103 S.E. 553 | S.C. | 1920
Lead Opinion
June 28, 1920. The opinion of the Court was delivered by I dissent to the opinion of the Chief Justice.* This being an action for specific performance, it is within the discretion of the Court whether it will decree it or not. The facts in the case are not such as will appeal to a Court of justice and good conscience that a decree should be made. Either party could breach the contract or option for sale if they saw proper to do so. I do not know of any law to prevent any person breaking a contract. When they do so *251 they must respond in damages in so doing, if the aggrieved party sustains any. In the present case, if appellant broke his contract the respondent could sue him. Any damages he recovered, the appellant's claim of homestead would be good against, as the contract entered into is simply to convey a tract of land. It is not an alienation by deed or mortgage, but simply a contract to convey under certain conditions. Of course, if the Court is determined to decree specific performance then he will not have his plea of homestead, as made in this case, sustained.
The respondent did not enter into the contract to purchase a home, but the only inference from the evidence is that he was on the make. The special referee finds that the respondent has optioned the land off the last part of 1919 to Morrison for $1,900. He in turn has contracted to sell to O.C. Lyles. Whitten contracted to sell Schmid December 1, 1917. Schmid went into possession then, not as purchaser, but as a tenant, having given a rent sum to Whitten. So now we have, according to the finding of the master, three persons other than Whitten having some claim in the land. And if we are confronted with the same trouble about dower that Whitten and Schmid are having, between Schmid and Morrison, and Morrison and Lyles, we will have a nice mix-up. It shows the danger of "shoe-string title," and it is rule of absurdity if a Court of equity intends to decree specific performance in such cases, and lend their aid and assistance to enforcing such barefaced gambling and speculative contracts. One of the curses of the country at present is the gambling speculative craze, whereby a lot are out for easy money and a desire for quick riches.

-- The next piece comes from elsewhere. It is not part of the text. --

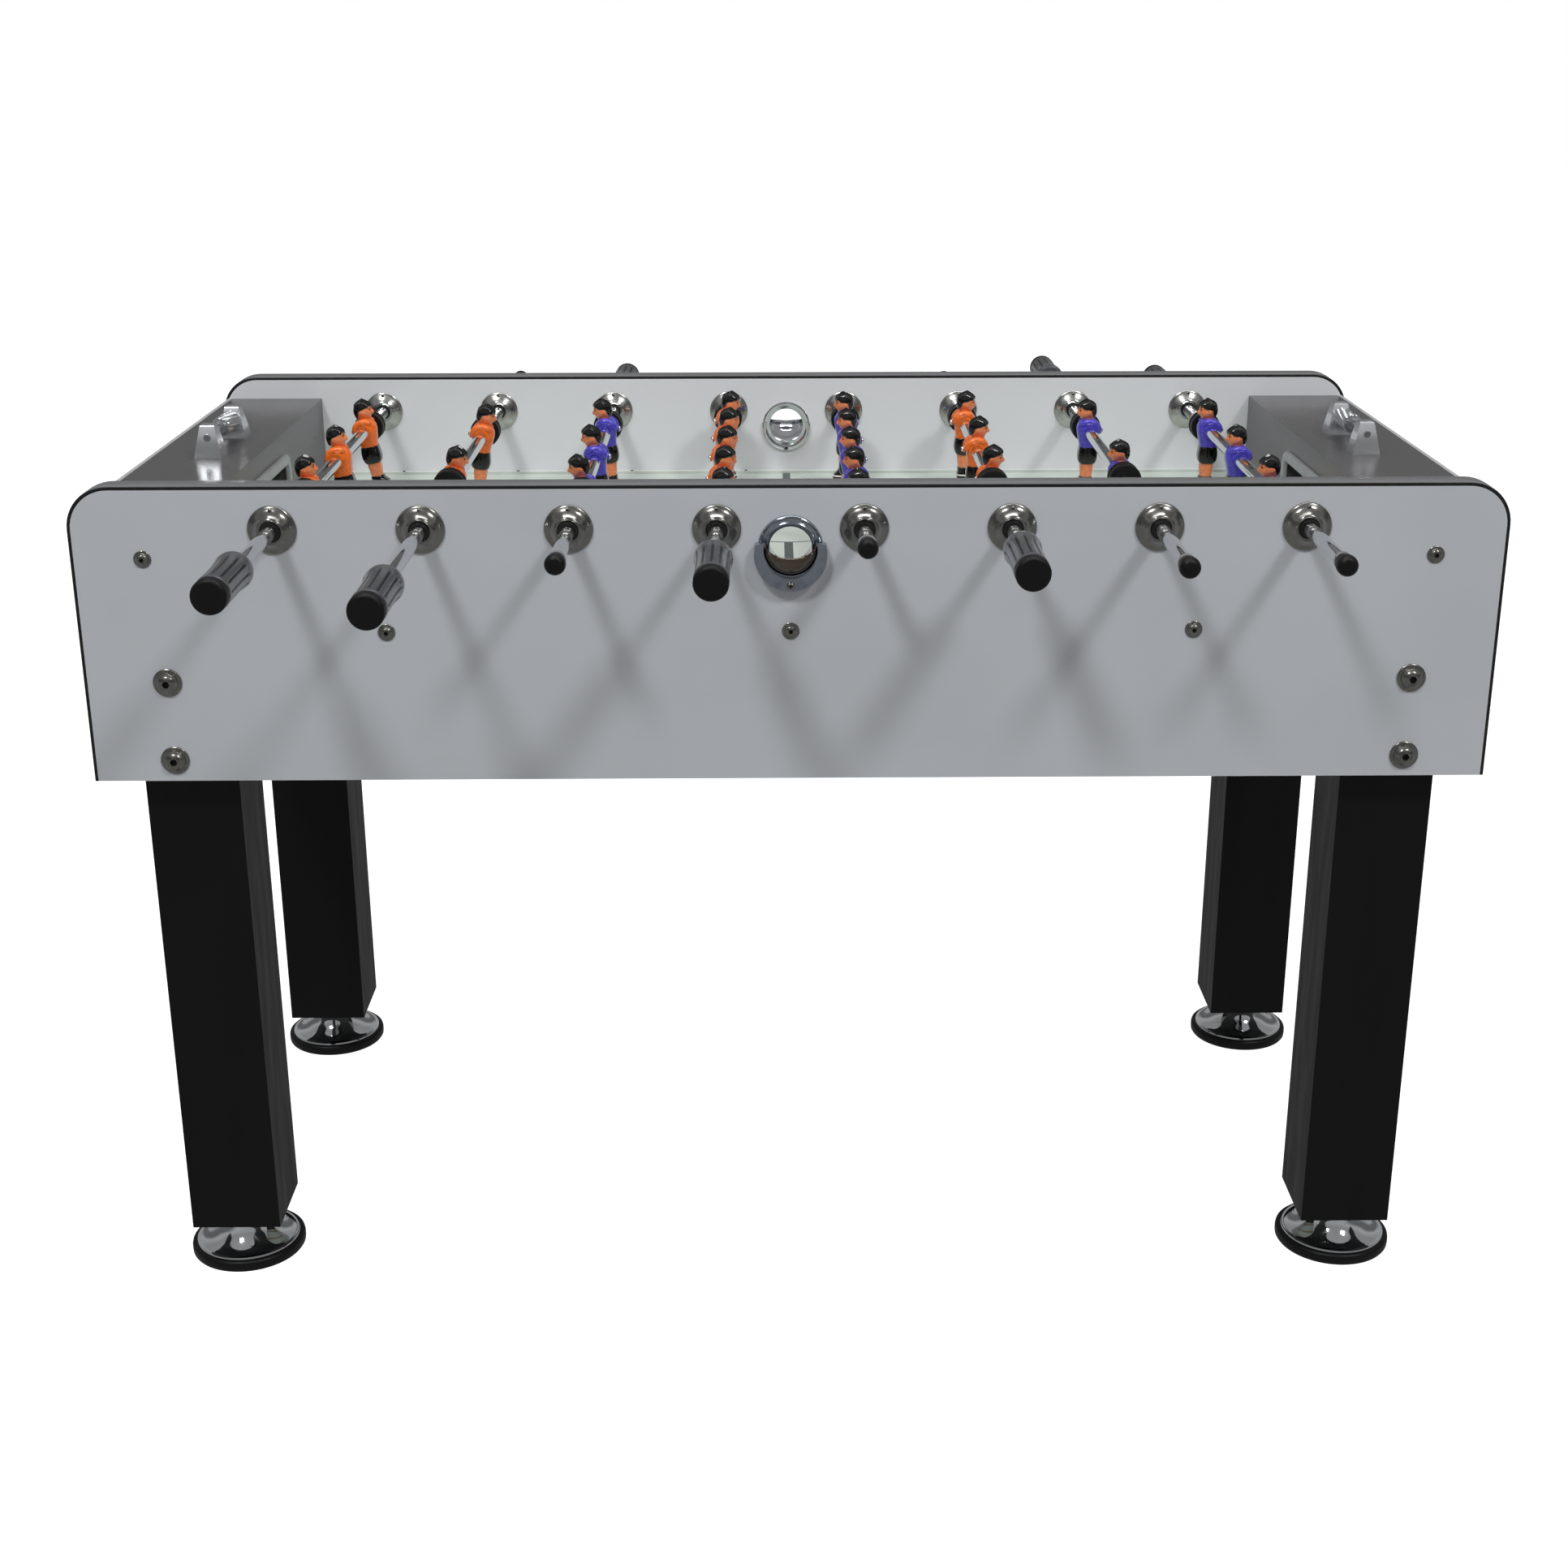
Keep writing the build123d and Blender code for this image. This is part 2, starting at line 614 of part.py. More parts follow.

There are a lot of good people engaged in the real estate business, legitimately buying and selling, but the case at bar presents no such features. I do not intend by my aid and assistance to encourage such wildcat, speculative craze, and *252 bring about disaster. We had a case where the original purchase price was $10,000, and by subsequent "shoe-string sales" the last purchaser agreed to give $45,000. The collapse came, and under foreclosure proceedings the property brought a little over $10,000. All persons who have the good of their community at heart deplore the loose way that these transactions are conducted, and want them done away with. Practically, no earnest money passed between appellant and respondent. Respondent does not claim to have put any valuable improvement on the land. He never offered to comply until he saw a profit in it, by option, to another.
If decree of specific performance is to be enforced, the Chief Justice is right in holding that what was said by parties was merged in the contract, but, at the same time, if it was an independent agreement that respondent was to pay the mortgage, then appellant was justified in breaching the contract. I am opposed to specific performance. Let the respondent sue on the law side for damages if he has sustained any. I know of no law whereby a married woman is required to renounce her dower. For these reasons I think the decree appealed from should be reversed.
A majority of the Court concurring that the judgment should be reversed, it is reversed.
MR. JUSTICE GAGE concurs.
Concurrence Opinion
I concur. I do not think a Court of equity should decree specific performance of contracts that are merely speculative.
Dissenting Opinion
The defendant appealed upon numerous exceptions, but it will not be necessary to consider them in detail. In the statement of the admitted facts, we find the following:
"Defendant testified that at the time the contract was drawn he told plaintiff that he (plaintiff) would have to *253 pay the mortgage; that he and plaintiff agreed not to mention mortgage in contract, and to keep same a secret."
This fact shows that the rights of the parties were to be determined in accordance with the written contract, and that, as the oral agreement was to be kept secret, it was not intended that it should be a part of the written agreement. It is provided in the contract that the defendant should make good and sufficient titles to the land. The meaning of these words is that the land should be free from incumbrances, which include mortgages and the inchoate right of dower. Therefore, the conclusions of his Honor, the Circuit Judge, are sustained in these respects.
The appellant further contends that the contract for the sale of the land was null and void by reason of the fact that it constitutes his homestead. It is doubtful whether such question is properly before the Court for consideration; but, waiving such question, the contention of the appellant cannot be sustained. Section 28, art. II, of the Constitution provides "that no waiver shall defeat the right of homestead before assignment, except it be by deed of conveyance, or by mortgage;" also "that after a homestead in lands has been set off and recorded the same shall not be waived by deed or conveyance, mortgage or otherwise, unless the same be executed both by husband and wife, if both be living." The homestead, however, had not been set off. The power of the head of the family to make a deed of conveyance includes the power to make a contract for the sale of the land, as the ultimate result contemplated is a deed of conveyance. For these reasons I dissent.